然后就是天旋地转,毛泰久死死掐住了他的脖子,看样子还沉浸在某种情绪和氛围之中。陆东植的那张脸涨得通红,一句话都说不出来,只能不住拍打毛泰久的手臂,他挣扎着,小便失禁羞耻地尿在了床上,毛泰久都未松开手。



直到时钟指向九点,机械鸟弹出来鸣叫,毛泰久才恍如大梦初醒,松开了掐着陆东植的手,他有点慌,很快又镇静下来,打了医生的电话。



差点掐死人还应该为此愧疚的应该是毛泰久才是,可最后还是陆东植涂着药膏替他忙前忙后,也不怪罪毛泰久。



医生说了,是什么创伤……创伤症什么的。陆东植想着,有病就去治就好,一定可以治好的。



但,毛泰久好像有点躲着他,明明才回来,哪里又有那么多干不完的事!他看,分明就是躲着他。



好久都没见过徐仁宇,但陆东植但凡出门,总是会在各种地方遇见。



陆东植吃着糖苹果,他坐在石头上,旁边是席地而坐看起来矮了一大截的徐仁宇,借着糖苹果的勇气,他至少能把拒绝说出口:“不要再找我了。”

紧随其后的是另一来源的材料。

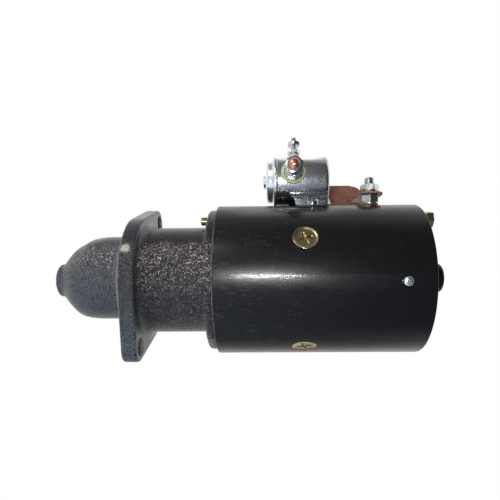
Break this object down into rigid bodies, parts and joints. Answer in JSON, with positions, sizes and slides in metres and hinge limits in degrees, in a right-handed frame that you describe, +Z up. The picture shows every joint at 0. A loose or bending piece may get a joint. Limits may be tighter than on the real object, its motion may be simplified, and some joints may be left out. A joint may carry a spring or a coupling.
{
  "type": "starter motor",
  "caption": "Inertia-drive starter motor: round field frame, cast nose housing with a two-ear flange, magnetic switch on top, and armature, brushes and sliding pinion inside.",
  "frame": {"origin": "on the shaft's axis, at the centre of the flange's mounting face", "axes": "+X along the shaft towards the commutator end, +Z up with the switch on top, -Y towards the front"},
  "size_m": [0.2987, 0.1182, 0.1775],
  "materials": {
    "black_enamel": "gloss black paint on steel",
    "cast_black": "rough cast iron with thin black paint",
    "iron": "bare electrical iron",
    "steel": "ground steel",
    "spring_steel": "dark tempered spring steel",
    "zinc": "bright zinc plate",
    "bright_zinc": "bright blue-white zinc plate",
    "yellow_zinc": "yellow passivated zinc plate",
    "bronze": "sintered bronze",
    "wrapped_copper": "varnished cotton tape over copper strip",
    "winding_copper": "varnished copper conductor",
    "commutator_copper": "turned copper",
    "stud_copper": "copper",
    "dull_copper": "dull oxidised copper",
    "green_fibre": "yellow-green insulating fibre",
    "fibre": "dark red-brown insulating fibre",
    "natural_plastic": "moulded natural nylon",
    "brush_carbon": "pressed copper-carbon"
  },
  "bodies": {
    "frame": {"field_frame": "black_enamel", "pole_shoes": "iron", "pole_screws": "yellow_zinc", "field_coils": "wrapped_copper", "drive_housing": "cast_black", "nose_bushing": "bronze", "commutator_end_frame": "black_enamel", "end_bushing": "bronze", "thrust_washers": "fibre", "through_bolts": "yellow_zinc", "lock_washers": "zinc", "brush_supports": "zinc", "brush_pivot_pins": "steel", "brush_springs": "spring_steel", "support_screws": "zinc", "field_terminal": "zinc", "terminal_insulators": "fibre", "terminal_nuts": "zinc", "terminal_washers": "zinc", "copper_strap": "dull_copper", "switch_case": "bright_zinc", "switch_cap": "bright_zinc", "switch_bracket": "bright_zinc", "bracket_screws": "zinc", "battery_stud": "stud_copper", "motor_stud": "stud_copper", "stud_insulators": "green_fibre", "stud_nuts": "zinc", "stud_washers": "zinc", "small_terminal": "zinc", "small_insulator": "natural_plastic", "small_nuts": "zinc", "switch_spool": "natural_plastic", "switch_coil": "winding_copper", "switch_core": "iron", "plunger_spring": "spring_steel"},
    "armature": {"armature_shaft": "steel", "armature_core": "iron", "armature_winding": "winding_copper", "commutator": "commutator_copper", "drive_head": "steel", "anchor_screws": "zinc", "drive_spring": "spring_steel", "screw_sleeve": "steel", "stop_nut": "steel"},
    "drive_nut": {"control_nut": "bronze"},
    "drive_pinion": {"pinion": "steel", "drive_barrel": "steel"},
    "plunger": {"switch_plunger": "steel", "contact_disc": "commutator_copper"},
    "brush_lever_1": {"brush_arm_1": "zinc", "brush_1": "brush_carbon"},
    "brush_lever_2": {"brush_arm_2": "zinc", "brush_2": "brush_carbon"},
    "brush_lever_3": {"brush_arm_3": "zinc", "brush_3": "brush_carbon"},
    "brush_lever_4": {"brush_arm_4": "zinc", "brush_4": "brush_carbon"}
  },
  "joints": [
    {"name": "armature_spin", "type": "hinge", "parent": "frame", "child": "armature", "pos_m": [0, 0, 0], "axis": [1, 0, 0], "continuous": true},
    {"name": "drive_advance", "type": "slide", "parent": "armature", "child": "drive_nut", "axis": [-1, 0, 0], "range_m": [0, 0.019]},
    {"name": "pinion_turn", "type": "hinge", "parent": "drive_nut", "child": "drive_pinion", "pos_m": [0, 0, 0], "axis": [1, 0, 0], "range_deg": [0, 181]},
    {"name": "plunger_pull", "type": "slide", "parent": "frame", "child": "plunger", "axis": [1, 0, 0], "range_m": [0, 0.0024], "stiffness_N_per_m": 800, "springref_m": -0.005, "deforming": ["plunger_spring"]},
    {"name": "brush_lift_1", "type": "hinge", "parent": "frame", "child": "brush_lever_1", "pos_m": [0.195, -0.04397, -0.00154], "axis": [1, 0, 0], "range_deg": [0, 12], "stiffness_Nm_per_rad": 0.15, "springref_deg": -57.3},
    {"name": "brush_lift_2", "type": "hinge", "parent": "frame", "child": "brush_lever_2", "pos_m": [0.195, 0.04397, 0.00154], "axis": [-1, 0, 0], "range_deg": [0, 12], "stiffness_Nm_per_rad": 0.15, "springref_deg": -57.3},
    {"name": "brush_lift_3", "type": "hinge", "parent": "frame", "child": "brush_lever_3", "pos_m": [0.195, 0.04397, 0.00154], "axis": [1, 0, 0], "range_deg": [0, 12], "stiffness_Nm_per_rad": 0.15, "springref_deg": -57.3},
    {"name": "brush_lift_4", "type": "hinge", "parent": "frame", "child": "brush_lever_4", "pos_m": [0.195, -0.04397, -0.00154], "axis": [-1, 0, 0], "range_deg": [0, 12], "stiffness_Nm_per_rad": 0.15, "springref_deg": -57.3}
  ],
  "couplings": [
    {"joint": "pinion_turn", "follows": "drive_advance", "rad_per_m": 165.35}
  ]
}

徐仁宇沉默了好久,陆东植想,他应该是难过了,但是那又有什么办法,这件事本来就是错误。



“他对你不好。”徐仁宇指头贴上陆东植的脖子,指腹摩挲着用围巾遮掩住的,青紫的痕迹。在看到的那一刻,他又恨,又觉得陆东植可怜,明明就是一条狗,却完全不在乎伤害,趴着摇尾乞怜。



“不是,他是生病了。”陆东植为毛泰久辩解。



“他更像是死在战场上了,回来的真的还是他吗。”徐仁宇随口一句话,却让陆东植表情僵硬了。



想起最近开始酗酒的毛泰久,陆东植还是没忍住,就连糖苹果都压不下去的悲伤,他大声哭了出来。



“他病了,他会好的。”陆东植声嘶力竭冲徐仁宇叫嚷,徐仁宇抱住他。



这种症状在回归生活之后是会好。徐仁宇拍了拍陆东植的脑袋,但是他不会让毛泰久有这个机会。



毛泰久的一切都会是他的囊中之物。